Terms of the deal were not disclosed. The purchase is subject to regulatory review and is accompanied by a concurrent real estate leasing deal with the buildings’ owner, the companies said.
“Utah is one of the fastest-growing areas in the country, and the state’s need for healthcare continues to increase,” said Sam Hazen, CEO of HCA Healthcare, in a statement. “We believe the addition of these facilities will help us improve healthcare network options for patients and enable investment in services to meet increasing demand for healthcare. We look forward to welcoming them to the HCA Healthcare family.”
The new hospitals are set to bolster HCA’s Mountain Division, which currently spans 11 hospitals in Utah, Idaho and Alaska. The deal would bring the chain’s total number of Utah hospitals up to seven.
Nashville, Tennessee-based HCA Healthcare currently runs 187 hospitals and roughly 2,000 ambulatory care sites. The for-profit system brought in $51.5 billion in total revenue last year.
The deal follows on the heels of HCA’s divesture of nearly 50 home health, hospice and therapy locations as well as several Georgia-based hospitals. The company told investors these sales would pave the way for acquisitions and investments like this week’s deal that bolster the strength of HCA’s more established markets.
Dallas-based Steward Health Care, meanwhile, is a physician-led healthcare network that currently operates 39 hospitals across the U.S. and five internationally. The company said the sale of its Utah hospitals will support its ability to grow its other established regions.

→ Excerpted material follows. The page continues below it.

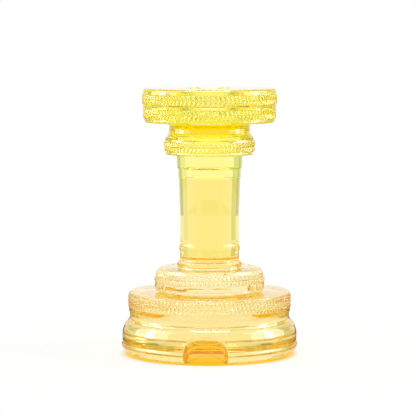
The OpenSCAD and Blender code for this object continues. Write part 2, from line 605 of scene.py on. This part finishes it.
@dataclass
class Foot:
    """The heavy foot, with the vaulted notch pressed into its front, in millimetres.

    Attributes:
        rim: Radius of the rolled rim.
        height: Height of the foot.
        side: Radius of the wall above the rim.
        seat: Radius of the seat for the drum.
        tread: Radius of the flat tread.
        mouth_half: Half the notch's width at the rim.
        mouth_height: Height of its arch at the rim.
        back_half: Half its width at the back wall.
        back_height: Height of its arch at the back wall.
        notch_depth: Depth of the back wall behind the rim.
        squareness: Power of the arch's curve, where 2 is an ellipse.
        back_round: Rounding where the arch meets the back wall.
        lip: Rounding of the lip.
        turned_deg: How far the notch is turned about the axis, in degrees.
        reach_deg: Half the stretch of wall that the notch may move, in degrees.
        plain_columns: Columns of faces round the rest of the wall.
        shade_from: Depth in the notch at which its painted amber shade begins.
        shade_over: Further depth over which the painted shade becomes full.
    """

    rim: float = 49.59
    height: float = 19.3
    side: float = 49.1
    seat: float = 45.9
    tread: float = 43.2
    mouth_half: float = 12.4
    mouth_height: float = 14.6
    back_half: float = 10.3
    back_height: float = 8.8
    notch_depth: float = 16.4
    squareness: float = 3.8
    back_round: float = 3.0
    lip: float = 3.2
    turned_deg: float = -2.7
    reach_deg: float = 24.0
    plain_columns: int = 192
    shade_from: float = 1.0
    shade_over: float = 4.0

    def wall(self) -> list[tuple[float, float]]:
        """Outline of the foot's side, from the tread's edge up to the drum's seat.

        Returns:
            Points as radius and height.
        """
        corners = [
            Corner(self.tread - 4, 0.0),
            Corner(self.tread, 0.0, 2.5),
            Corner(self.tread + 3.84, 1.26, 4),
            Corner(self.rim, 4.2, 3),
            Corner(self.rim, 6.0, 0.8),
            Corner(self.rim - 0.6, 7.0, 1.0),
            Corner(self.side, 8.4, 1.2),
            Corner(self.side + 0.1, 13.2, 5.0),
            Corner(47.6, 17.6, 5.0),
            Corner(self.seat, self.height),
        ]
        fine, step, run_in = 0.4, 0.45, 8
        return dense(outline(corners, fine), step)[run_in:]

    def notch_depth_at(self, x: float, z: float) -> float:
        """How deep the notch is behind the rim at a place on the front.

        Args:
            x: Distance from the middle of the notch.
            z: Height above the floor.

        Returns:
            Depth in millimetres, below 0 outside the notch.
        """

        def spread(share: float) -> float:
            """Say where the place lies against the arch at one depth.

            Args:
                share: Share of the way to the back wall.

            Returns:
                Below 1 inside the arch, above 1 outside it.
            """
            half = self.mouth_half + (self.back_half - self.mouth_half) * share
            high = self.mouth_height + (self.back_height - self.mouth_height) * share
            return abs(x / half) ** self.squareness + abs(z / high) ** self.squareness

        fall_off, furthest, halvings = 60, 1.6, 18
        if spread(0.0) > 1:
            return (1 - spread(0.0) ** (1 / self.squareness)) * fall_off
        low, high = 0.0, furthest
        for _ in range(halvings):
            middle = (low + high) / 2
            low, high = (middle, high) if spread(middle) < 1 else (low, middle)
        return soft_min(low * self.notch_depth, self.notch_depth, self.back_round)

    def pressed(self, x: float, y: float, z: float) -> tuple[float, float]:
        """Move a point of the front wall into the notch.

        Args:
            x: Place across.
            y: Place along the depth, negative at the front.
            z: Height above the floor.

        Returns:
            The new place along the depth, and how far the point moved.
        """
        depth = self.notch_depth_at(x, z)
        placed = -soft_min(-y, self.rim - depth, self.lip)
        return placed, placed - y

    def column_angles(self) -> list[float]:
        """Angles of the wall's columns, closest where the notch's sides are steep.

        Returns:
            Angles in degrees from the front.
        """
        coarse, close, steep_from, steep_to = 0.3, 0.12, 10.0, 17.6
        angles: list[float] = []
        at = -self.reach_deg
        while at < self.reach_deg - TINY:
            angles.append(at)
            at += coarse if abs(at) > steep_to or abs(at) < steep_from else close
        rest = 360.0 - 2 * self.reach_deg
        return angles + [self.reach_deg + rest * k / self.plain_columns for k in range(self.plain_columns)]

    def build(self, glass: bpy.types.Material) -> bpy.types.Object:
        """Build the foot, dress it and put it in its node's place.

        Args:
            glass: Its material.

        Returns:
            The new object.
        """
        wall, angles = self.wall(), self.column_angles()
        rows, columns = len(wall), len(angles)
        verts: list[tuple[float, float, float]] = []
        moved: list[float] = []
        for r, z in wall:
            for angle in angles:
                turned = math.radians(angle - 90)
                x, y = r * math.cos(turned), r * math.sin(turned)
                shift = 0.0
                if abs(angle) <= self.reach_deg:
                    y, shift = self.pressed(x, y, z)
                verts.append((x * MM, y * MM, max(z, 0.0) * MM))
                moved.append(shift)
        pairs = [(c, (c + 1) % columns) for c in range(columns)]
        faces: list[tuple[int, ...]] = []
        for row in range(rows - 1):
            low, high = row * columns, (row + 1) * columns
            faces += [(low + c, low + after, high + after, high + c) for c, after in pairs]
        # the tread, drawn in towards a point behind the notch
        hub_y = 12.0 * MM
        previous = 0
        for share in (0.35, 0.7):
            first = len(verts)
            for x, y, _ in verts[:columns]:
                verts.append((x * (1 - share), y + (hub_y - y) * share, 0.0))
            faces += [(first + c, first + after, previous + after, previous + c) for c, after in pairs]
            previous = first
        centre = len(verts)
        verts.append((0.0, hub_y, 0.0))
        faces += [(centre, previous + after, previous + c) for c, after in pairs]
        # the upper face, fused to the drum
        top = (self.height - SEAM / 2) * MM
        first = (rows - 1) * columns
        for c in range(columns):
            x, y, _ = verts[first + c]
            verts[first + c] = (x, y, top)
        centre = len(verts)
        verts.append((0.0, 0.0, top))
        faces += [(first + c, first + after, centre) for c, after in pairs]
        cos, sin = math.cos(math.radians(self.turned_deg)), math.sin(math.radians(self.turned_deg))
        verts = [(x * cos - y * sin, x * sin + y * cos, z) for x, y, z in verts]
        room = 0.1  # lets the outermost faces of the seat count as fused
        seams = [(self.height, self.seat + room)]
        piece = finish_mesh("glass_foot", verts, faces, seams, crease=50.0)
        # painted shade: the deeper a point is pressed into the notch, the more amber it gets
        marks = piece.data.attributes.new("notch_shade", "FLOAT", "POINT")
        for index, shift in enumerate(moved):
            marks.data[index].value = min(max((shift - self.shade_from) / self.shade_over, 0.0), 1.0)
        return dress(piece, "foot", glass)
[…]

“We are very proud of Steward’s significant contributions to the quality and efficiency of operations in these facilities,” CEO and Chairman Ralph de la Torre, M.D., said in a statement. “We are confident that the combination with HCA Healthcare will enable the achievement of cost savings and further improved quality of care for patients in Utah. For Steward, this transaction frees up additional capital to more deliberately invest in its accountable care model (largest in the U.S. and #2 in shared savings for MSSP 2020) by reinvesting in risk-based opportunities and healthcare expansion.”
Steward already bolstered its presence within Florida earlier this year with the roughly $1.1 billion purchase of five hospitals and their associated physician practices from Tenet Healthcare.
Should the deal go through, HCA would be taking a stronger stance against Utah’s largest provider, Intermountain Healthcare. The Salt Lake City-based nonprofit just last week announced plans to merge with Colorado-based SCL Health to form a 33-hospital system spanning much of the Rocky Mountains region.